Waukesha's Water Utility asked the Southeastern Wisconsin Regional Planning Commission on June 10, 2009 to prepare an outline - - it's called a "scope of services" - - defining what this key water quality study should include.

SEWRPC's Executive Director Ken Yunker sent back a proposed scope of services in response to the utility, and to other interested parties on July 17, 2009.

One of those parties is the Sweet Water Trust, and Pat Marchese, its executive steering council chair, said the SEWRPC proposal was shot through with advocacy, gaps, and a potential conflict of interest because SEWRPC is recommending in a separate study that the Waukesha diversion be approved.

Marchese is no stranger to water policy in the region, as he is an engineer, a former SEWRPC commissioner from Ozaukee County and the former executive director of the Milwaukee Metropolitan Sewerage Commission.

I obtained the documents about this brewing disagreement from the Waukesha Water Utility in a recent records request.

[Other postings last week about these documents as they relate to Waukesha's diversion strategy and planning are here and here.]

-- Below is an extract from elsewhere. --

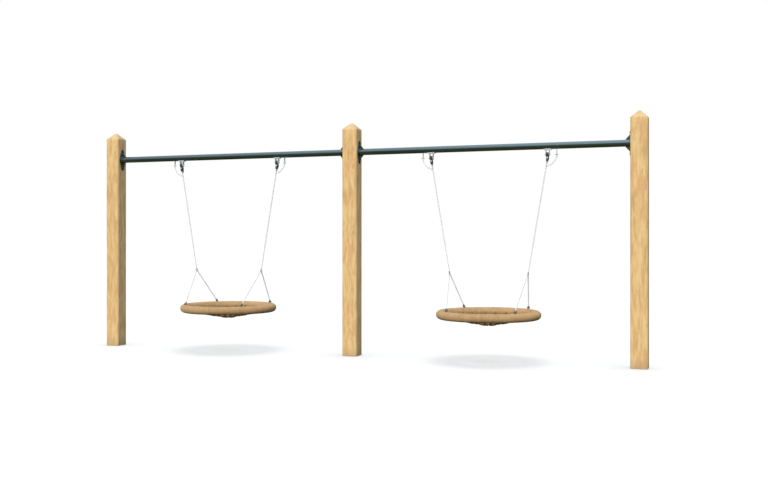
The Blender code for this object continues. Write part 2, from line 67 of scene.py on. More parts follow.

In a detailed July 27, 2009, memo to the Trust's Science Committee - - three pages of single-spaced observations, including 13 bulleted items - - Marchese said the SEWRPC proposed "scope of work...raises the issue of whom and how should the scope of work be prepared for the project that insures an independent, objective, comprehensive assessment of the potential impacts of the project..."

Marchese stated:

"...The DNR and EPA ave traditionally filled the role of providing an objective, independent assessment and impact analysis. There appears to be a potential conflict of interest to have SEWRPC develop a scope of work to review the impacts of a project they developed."

I've reviewed tens of thousands of pages of government records during a 35-year career in media and public service, and I can say that few have contained such pointed criticism.

The Sweet Water Trust is a grant-support, public-private collaborative of regional policy-makers and academics that is promoting study and action on water-related issues in a large portion of southern Wisconsin defined by the region's many rivers and watersheds.

SEWRPC deals with water-related issues in a seven-county region of southeastern Wisconsin, though the region's watersheds go beyond those political boundaries.

Set aside the inter-organizational differences between the Trust and SEWRPC.

Marchese is echoing a theme heard more and more often when it comes to SEWRPC: the allegation that agency's work is hamstrung by a lack of independence and objectivity.

This was precisely the same argument made by SEWRPC's Environmental Justice Task Force when it forced a reluctant SEWRPC to include in its water supply study an independent analysis of the socio-economic impacts of water transfers in the region.

That decision by SEWRPC to belatedly include an independent socio-economic analysis in its water supply study should guide the work involved to analyze if Waukesha's plan to send its wastewater down Underwood Creek is good for Lake Michigan.

These issues cannot be analyzed for decision-making under a cloud: independent and credible analysts need to be brought in.